Germaine: “Toch kunnen wij wat van die nationale trots leren, want ze zijn hartstikke trots op hun eiland.” Ook Gail kent die trots: “Als ik zeg dat ik lekker naar Suriname ga, dan denken ze ‘die rimboe van jullie kan nooit beter zijn dan hier’. “Wat toerisme betreft, kunnen we heel veel van ze leren, wat we allemaal nog kunnen doen hier. Ze zijn heel ver in het maken van televisieprogramma’s, advertenties, reclame, in het versieren van feesten.”
Sfeer
Germaine: “De verkoop van Suriname, ons hout, ons goud voor een appel en een ei. Curaçao heeft ook zijn slechte overeenkomsten, maar zo erg is het nog net niet. Er zou beleid moeten komen voor Paramaribo, waardoor je geen verstorende gebouwen krijgt. Op Curaçao probeert men de sfeer van de stad te handhaven.
Willemstad is trots op zijn historische gebouwen, dat merk je hier niet. Men onderhoudt daar ook beter. Hier wordt het gewoon kapot geslagen.”
“Wat Curaçaoënaars van ons kunnen leren, is vriendelijkheid, openheid, mensen een kans geven, niet direct afstoten, niet direct beoordelen. En koken kunnen ze van ons leren, onze keuken is veel gevarieerder”, meent Gail. Germaine haakt daar op in: “Wij zijn open, spontaan, dat heb ik ook. Dat iemand zegt ‘wat ga je morgen doen? O, kom mee daar en daar heen’. Of ‘ik heb nog wat eten over, jullie kunnen hier komen eten hoor’. Dat is leuk, dat is warm. In Curaçao kom je dat niet zo vaak tegen.”
Wegwezen
“Zodra mijn moeder met pensioen gaat, dan is het wegwezen”, weet Gail. “Dat heeft ze al gezegd. Elke vakantie is ze weg, Miami, Nederland, Suriname. Voor je geld is het goed, maar ik denk niet dat ik altijd daar blijf. Na een jaar word ik gek, ik krijg heimwee. Ik moet vier keer per jaar weg kunnen. In december ben ik altijd in Suriname, owru yari zou ik niet willen missen. In mijn werk heb ik heel andere mensen leren kennen. De meeste van mijn collega’s hebben in Nederland gestudeerd. Ze zijn vriendelijker, staan open voor andere culturen. Ik zie dat ik vooruit ga. Ik heb een autootje kunnen kopen, ik kan op vakantie wanneer ik wil, een weekje naar Miami, een weekendje naar Aruba. Nu geniet ik er van. Niet dat ik daar zou willen wonen op mijn ouwe dag, liever niet.”

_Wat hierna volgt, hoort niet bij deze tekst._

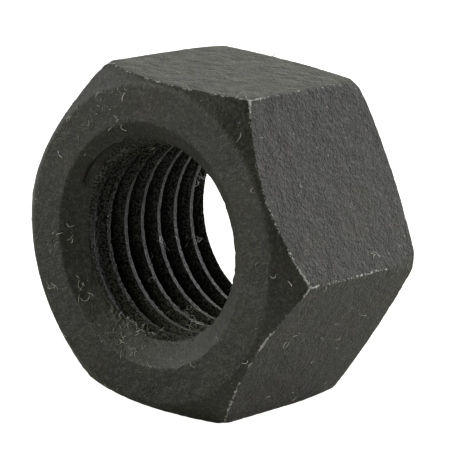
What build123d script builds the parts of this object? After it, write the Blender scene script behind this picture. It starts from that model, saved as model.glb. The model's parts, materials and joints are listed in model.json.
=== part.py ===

Germaine: “Curaçao heeft me veel geboden. Ik ben interne begeleider, dat was mijn droombaan. Zou ik die mogelijkheid hier ook hebben gekregen? Maar toch, ik mis een stukje aansluiting.
Over vijftien jaren ga ik met pensioen, dan zijn mijn kinderen weg. Ik denk dat ik terugkom. Als je creatief bent, kun je een heleboel doen. Ik ga geen eethuis opzetten. Dat lijkt me niks. Maar er moet iets zijn dat ik kan. Ik heb destijds gekozen voor Curaçao. We zijn nu 25 jaar verder. Is geld zaligmakend voor welzijn, als ik mij in Suriname gelukkiger voel?